Nicky, you need to get up. There are men in the house.
Suburbicon is a curious beast - a midnight-black satire located in 1950s Anywhere, USA, where the central storyline of murder and deceit is plopped right in the middle of great big bizarre racial metaphor. With a script originally from the Coen Brothers reworked and directed by George Clooney, it sounds like it should be one of the year's stand-outs. And no it's not without its pleasures, in fact it's got heapings of nasty fun courtesy of a great cast. But this movie falls some way short of the greatness that might have been expected.
The 'Suburbicon' in question is an immaculately green-lawned community of the type that tempted upwardly-mobile white folk in post-War America. It's picture-perfect and all glassy smiles, until the first non-white family moves in and the smiles turn sour. (Yes - all the social satire is as in your face as the title suggests.)
Oblivious to the rising racial tensions is Gardner Lodge - a supremely uptight Matt Damon - whose family life with his wheelchair-bound wife and her sister (Julianne Moore in dual roles) is shattered by a home invasion. Viewed chiefly through the eyes of his young son Nicky, the events that follow are thick with lies and conspiracy and dark family secrets. The Lodges' descent into craziness is mirrored by the community breakdown that surrounds them, as suburban utopia tips all the way into dystopian hell.

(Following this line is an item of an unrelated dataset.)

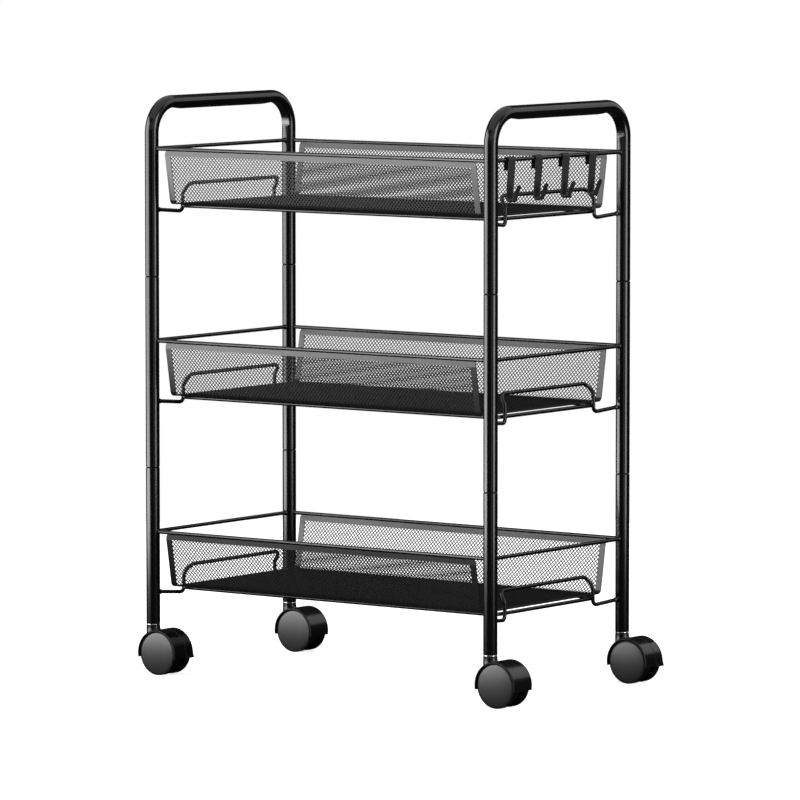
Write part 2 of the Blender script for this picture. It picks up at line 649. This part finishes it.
def makeMeshTree():
    # Two families of strands cross in the flat sheet; the sheet is then folded into a channel
    tree = bpy.data.node_groups.new("expandedMesh", "GeometryNodeTree")
    for name, kind in (("Geometry", "NodeSocketGeometry"), ("Hole Pitch", "NodeSocketFloat"),
                       ("Row Pitch", "NodeSocketFloat"), ("Fold Angle", "NodeSocketFloat"),
                       ("Strand Width", "NodeSocketFloat"), ("Sheet Thickness", "NodeSocketFloat"),
                       ("Floor Half Width", "NodeSocketFloat"), ("Fold Radius", "NodeSocketFloat"),
                       ("Wall Height", "NodeSocketFloat"), ("Half Length", "NodeSocketFloat"),
                       ("Strand Count", "NodeSocketInt"),
                       ("Material", "NodeSocketMaterial")):
        addSocket(tree, name, "INPUT", kind)
    addSocket(tree, "Geometry", "OUTPUT", "NodeSocketGeometry")
    book = NodeBook(tree)
    given = book.node("NodeGroupInput").outputs
    result = book.node("NodeGroupOutput")
    pitch, rowPitch, turn = given["Hole Pitch"], given["Row Pitch"], given["Fold Angle"]
    flat, fold, wall = given["Floor Half Width"], given["Fold Radius"], given["Wall Height"]
    halfLength, count = given["Half Length"], given["Strand Count"]
    arc = book.math("MULTIPLY", fold, turn)
    foldEnd = book.math("ADD", flat, arc)
    top = book.math("ADD", foldEnd, wall)
    starts = book.math("MULTIPLY", book.math("MULTIPLY", count, pitch), -0.5)
    line = book.node("GeometryNodeMeshLine")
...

The best aspect of Suburbicon is its grotesque parody of '50s middle-class life within the Lodge household. Moore is genuinely creepy in her sister-in-law Margaret role, a glacial grin belying scary depths of malevolence. Meanwhile Damon's facade as the capable head of house threatens to come apart along with his prescription-issue glasses, as his life-choices start to rebound. And Star Wars' Oscar Isaac is a delight as the insidiously charming insurance investigator who comes calling.
All of this is thrown into relief too by the innocence of the Lodges' son Nicky - a convincing and touching turn by young Noah Jupe.
Writers Joel and Ethan Coen have mined this era - Cadillacs, bouffant hair-dos and apple pie - for comedy before, but never to such grotesque effect. Director Clooney (a long-time Coen collaborator) draws much on their style too, caricaturing virtually every lead and bit-player as comically, unnervingly fake. It's darkly then viciously funny, even if the social commentary is as blunt as a wielded baseball-bat.
And that's the overall problem with the film. Its ideas are simply too big and bold, its satire too heavy-handed, particularly its method of dealing with the race issue. Respectable people have secrets, middle-class utopias fester with bigotry... All true, and all points that bear restating. But it's been dealt with better, and it's been done better this year. Click here and you'll see what I mean.
Gut Reaction: Quite a lot of laughs, mainly at the sheer weight of indignity heaped on Matt Damon. And a sense of peril on behalf on one character.
Ed's Verdict: Nothing from Mr Clooney and the Coens could ever be totally lacking in pleasures and this its share of grim fun. But it's much too obvious to deliver the satirical punch it's aiming.